Amal Clooney, the new wife of actor and notorious former bachelor George Clooney, was named Barbara Walter's most fascinating person of 2014.

Walters' annual list of influential and successful people chose Mrs. Clooney over the likes of Taylor Swift, Oprah Winfrey and George R. R. Martin. 

Formerly Amal Alamuddin, the British-Lebanese lawyer actually keeps a fairly low profile despite marrying one of the most well-known actors in the world.

Walters said she was fascinating for marrying a man who was thought to be firmly against the institution. Clooney was briefly married previously in the early 1990s and told Walters in a 1995 interview, "I'm never going to get married again."

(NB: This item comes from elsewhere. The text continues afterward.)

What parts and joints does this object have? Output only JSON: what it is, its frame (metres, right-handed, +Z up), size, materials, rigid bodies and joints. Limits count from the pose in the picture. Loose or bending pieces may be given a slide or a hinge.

That interview was so well-known that years later in another catchup with the "Ocean's Eleven" actor in 2006, he said he never needed to explain to women he was dating he didn't want to get married since he had already said it to Walters.

 "You did my work for me," he told the legendary female journalist, according to ABC News.

Despite his resolve to never exchange vows again, something about Alamuddin seemed to change the Clooney's mind. They met while attending a charity event in Italy in 2013.

Alamuddin attended Oxford and earned a law degree at New York University and remained in New York, clerking for former federal judge Sonia Sotomayor. When she returned to her family home in London, she began working as a prominent human rights attorney, representing high-profile clients like Julian Assange, Yulia Tymoshenko and Kofi Annan.

Following a whirlwind romance, she and Clooney married in a lavish ceremony in Venice. She was noted in the press for her chic and refined style, including her one-of-a-kind wedding dress designed by the late great Oscar de la Renta.

"Amazingly, Amal has been the subject of very little snark or envy, maybe because we, like George Clooney, find it impossible to resist perfection, or maybe because it is heartening to think that no matter how long it may take, a perfect someone is out there for everyone," Walters said.